Para que te des cuenta de mi abstracción: no escuché el primer grito de los policías, al otro lado de la barda. Tras el segundo, me asomé por la ventana y los vi. Salí. Que los trae por aquí, oficiales, pregunté sin ánimos. Uno era más alto y más gordo que el otro. Este se llamaba Alfredo. El otro Ignacio. Venimos a sobre el hallazgo de dos cadáveres en las cercanías de su casa. Dos niños. Miré los faroles de la calle, esos faroles que de milagro aun dan luz y les respondí que de seguro eran mis niños. Los invité a pasar y, después de, con mi hospitalidad, ofrecerles algo, les confesé a medias sobre ti. Alfredo me preguntó por que no había denunciado y, aunque dentro sabía que era un impulso a la justicia por propia mano, le dije que consideraba a mis niños lo suficientemente inteligentes para esperar su regreso. Los dos se miraron y luego Ignacio dijo: pero no eran perros señor. Eran niños, no saben nada del mundo. Les puse mis mejores ojos de desasosiego y pasaron a explicarme el estado de los cuerpos. ¿De dónde sacaste tanta furia? ¿Y por qué la agarraste contra los pobres niños? Eres inhumano. Después dijeron que levantarían una declaración e iniciarían una investigación; les agradecí, no puedo negarlo, pero cuando abandonaron mi casa, regresándome el silencio a ella, supe que me creían loco.
¿Eso no me involucraría a mí como sospechoso? ¿Pero por que querría matar a mis propios niños?

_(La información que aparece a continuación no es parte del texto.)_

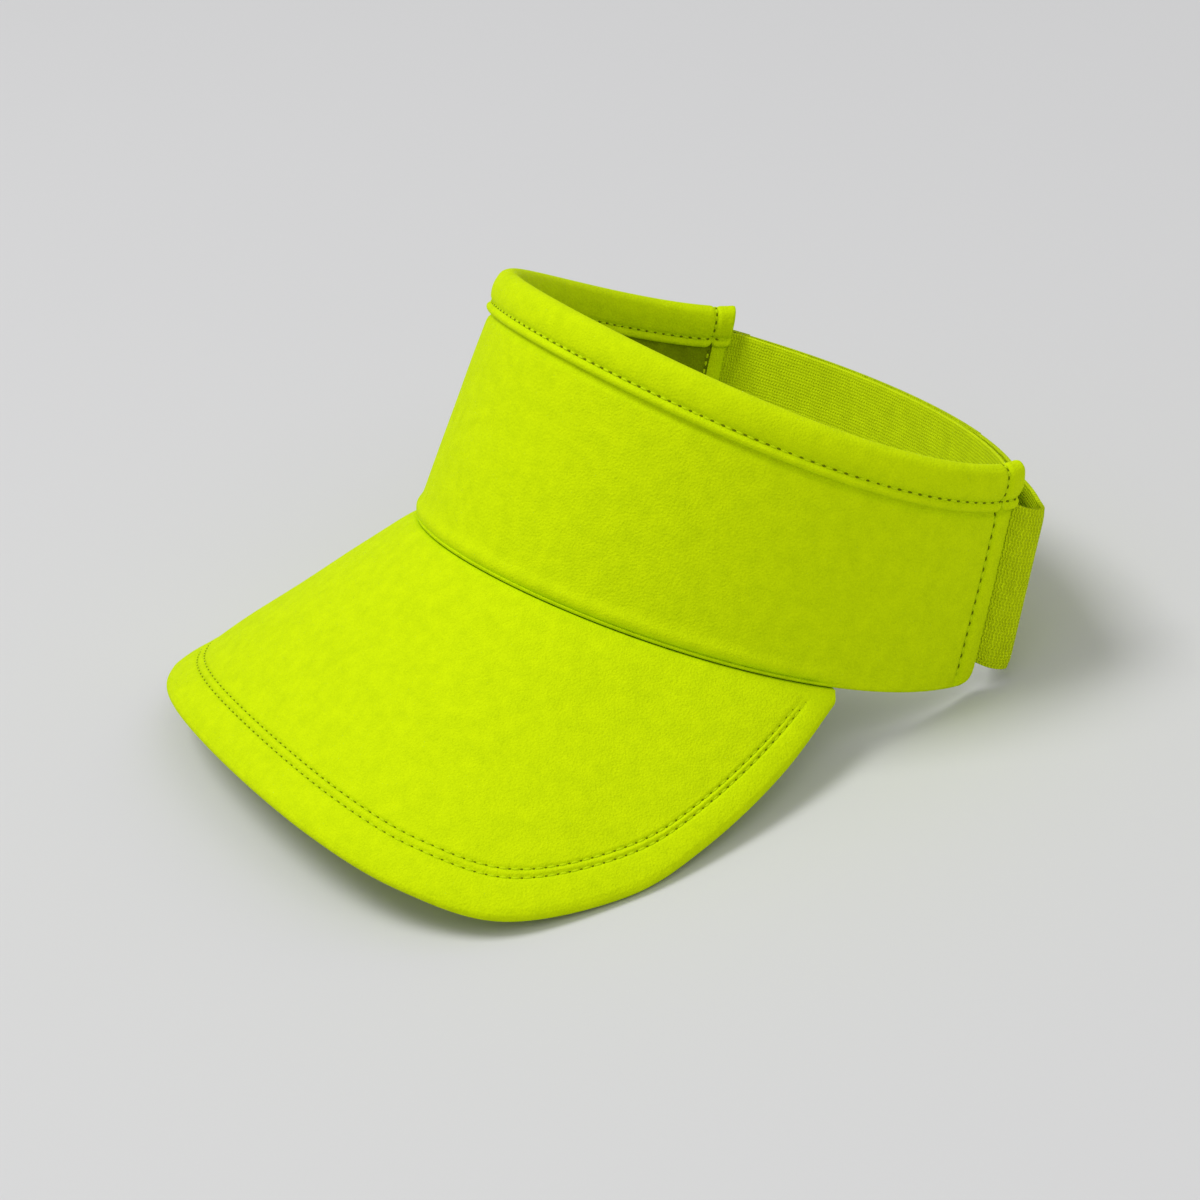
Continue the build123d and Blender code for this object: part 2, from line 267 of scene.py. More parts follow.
def elastic_finish(name, light, deep, cord_share, weft_share):
    """Ribbed elastic; the shares say how strongly the cords and the weft show."""
    finish = Finish(name)
    place = finish.add("ShaderNodeUVMap", {"uv_map": "cloth"}, {}, "UV")
    object_place = finish.add("ShaderNodeTexCoord", {}, {}, "Object")
    warp = finish.noise(object_place, 420.0, 2.0)
    fibres = finish.noise(object_place, 2600.0, 2.0, 0.7)
    mottle = finish.noise(object_place, 210.0, 3.0, 0.6)
    apart = finish.add("ShaderNodeSeparateXYZ", {}, {0: place}, "X")
    across = Wire(finish, apart.socket.node.outputs["Y"])
    turn = 2 * math.pi
    cords = (across * (turn / 0.00085) + (warp - 0.5) * 5.0).wave()
    shift = (across * (turn / 0.0021)).wave() * 1.1
    weft = (apart * (turn / 0.00085) + shift + (warp - 0.5) * 7.0).wave()
    height = cords * cord_share + weft * weft_share + fibres * 0.5
    # The colour is lighter on the tops of the cords and weft rows and deeper between them, in
    # step with the bump: painted shade of the weave's relief, under a random mottle.
    share = 0.45 - cords * (0.30 * cord_share) - weft * (0.36 * weft_share) + (mottle - 0.5) * 0.8
    share = finish.add("ShaderNodeValToRGB", {"stops": ((0.0, 0.0), (1.0, 1.0))}, {0: share})
    finish.set(
        Base_Color=finish.mix(share, light, deep),
        Roughness=0.72 + fibres * 0.15,
        Sheen_Weight=0.08,
        Sheen_Roughness=0.4,
        Sheen_Tint=light,
        Specular_IOR_Level=0.10,
    )
    finish.bump(height, 0.00016)
    return finish.material


# Painted light: both elastic colours are set lighter than the shell's cloth, to make up for the
# shade that the inner ply and the loop lie in.
ELASTIC_PAINTED_LIGHT = (0.72, 0.92, 0.0, 1)
ELASTIC_DEEP_PAINTED_LIGHT = (0.44, 0.58, 0.0, 1)
run_elastic = elastic_finish("elastic lengthwise", ELASTIC_PAINTED_LIGHT, ELASTIC_DEEP_PAINTED_LIGHT, 0.22, 0.40)
loop_elastic = elastic_finish("elastic crosswise", ELASTIC_PAINTED_LIGHT, ELASTIC_DEEP_PAINTED_LIGHT, 0.35, 0.9)

# %% [markdown]
# Sewing thread, dark beads of painted shade for the holes its needle leaves, towelling, hook and
# loop tape, woven tape, foam and the moulded board each get a finish of their own.

# %% Thread, towelling, tapes, foam and board


def grainy_finish(name, light, deep, scale, distance, roughness, cells=False):
    """A finish with one size of grain: round cells for hooks and loops, or plain noise."""
    finish = Finish(name)
    place = finish.add("ShaderNodeTexCoord", {}, {}, "Object")
    grain = finish.noise(place, scale, 3.0, 0.65)
    height = grain
    if cells:
        cell = {"Vector": place, "Scale": scale}
        height = 1.0 - finish.add("ShaderNodeTexVoronoi", {}, cell, "Distance") + grain * 0.4
    finish.set(
        Base_Color=finish.mix(grain, light, deep),
        Roughness=roughness + (grain - 0.5) * 0.2,
        Specular_IOR_Level=0.08,
    )
    finish.bump(height, distance)
    return finish.material


thread = grainy_finish(
    "sewing thread", (0.66, 0.86, 0.0, 1), (0.50, 0.66, 0.0, 1), 3200.0, 0.00008, 0.6
)
# Painted shade: the needle hole is a near black lime, standing in for the shade inside each hole.
needle_hole_shade = grainy_finish(
    "needle hole", (0.20, 0.27, 0.0, 1), (0.12, 0.16, 0.0, 1), 2500.0, 0.00005, 0.9
)
towelling = grainy_finish(
    "towelling", (0.50, 0.68, 0.0, 1), (0.36, 0.50, 0.0, 1), 900.0, 0.0006, 0.9, cells=True
)
hook_tape = grainy_finish(
    "hook tape", (0.46, 0.62, 0.0, 1), (0.34, 0.47, 0.0, 1), 780.0, 0.0005, 0.55, cells=True
)
loop_tape = grainy_finish(
    "loop tape", (0.48, 0.66, 0.0, 1), (0.36, 0.50, 0.0, 1), 1500.0, 0.0005, 0.92, cells=True
)
woven_tape = grainy_finish(
    "woven tape", (0.52, 0.72, 0.0, 1), (0.42, 0.58, 0.0, 1), 1800.0, 0.0002, 0.8, cells=True
)
foam = grainy_finish(
    "laminated foam", (0.52, 0.68, 0.06, 1), (0.42, 0.56, 0.04, 1), 1300.0, 0.0003, 0.9,
    cells=True,
)
# Painted shade: the board is a dark lime, so that where it shows in the crease under the band it
# reads as the shade there.
board = grainy_finish(
    "moulded board", (0.30, 0.38, 0.04, 1), (0.26, 0.33, 0.03, 1), 300.0, 0.00005, 0.5
)
paper = grainy_finish(
    "studio floor", (0.665, 0.665, 0.672, 1), (0.655, 0.655, 0.662, 1), 3.0, 0.0, 0.95
)
floor.data.materials.append(paper)
print("finishes:", len(bpy.data.materials))

# %% [markdown]
# ## The head form
#
# Every cloth piece is cut flat and then laid on one form.  The band's two edges are parts of
# ellipses seen from above, falling from the front centre to the tabs.  Their sizes are given in
# the order of `edge_point`: half width, half depth, set-back, height in front and height at the
# tabs.  `on_band` turns a place on the flat band (how far round, how far up, how far out) into a
# place on the form.  Sizes are in millimetres, as on a maker's pattern, and turned to metres when
# a piece is laid.

# %% Curves of the band
MM = 0.001
tab_sweep = 105.5
front_y = -39.332
low_tab_height = 3.13
low_sizes = (73.2, 81.0, 0, 55.0, low_tab_height)
top_sizes = (73.5, 68.5, 38.6, 110.8, 55.93)


def edge_point(t, half_width, half_depth, set_back, front_height, tab_height):
    """A point of a band edge; t runs from -1 at the right tab to 1 at the left tab."""
    angle = math.radians(tab_sweep * t)
    depth = half_depth * (1 - math.cos(angle))
    full_depth = half_depth * (1 - math.cos(math.radians(tab_sweep)))
    fall = max(0.0, 1 - depth / full_depth) ** 1.3
    height = tab_height + (front_height - tab_height) * fall
    return Vector((half_width * math.sin(angle), front_y + set_back + depth, height))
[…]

Ni un segundo dudé de mi cordura, tenía una prueba concisa: yo estaba leyendo cuando desapareció Arnold, no fui el ultimo en verlo como con Myriam. Pero, ¿la policía me creería? ¿No sería ese el objetivo de tu torcido juego?
En el desayuno Elena me comentó que durante la noche escuchó voces y les conté sobre la policía. A mis niños nunca les ocultaba nada. Los tres agacharon la mirada y por un momento dejaron su comida; no los culpé por que yo mismo llevaba rato jugando con los cubiertos. Les comenté que el camino tenía muchas curvas feas ya, y que no encontraba que hacer. Santiago me dijo que no me preocupara, que el sabía que todo iba a estar bien. Elena me sonrió y agarró la mano. Samuel, por otro lado, comentó que mientras estuviéramos en la casa, ese lugar desde donde ellos podían visitar el mundo, no habría problemas.
Pobre Samuel, ojalá no se hubiera equivocado. ¿Por qué, tambien, tuviste que ir por él?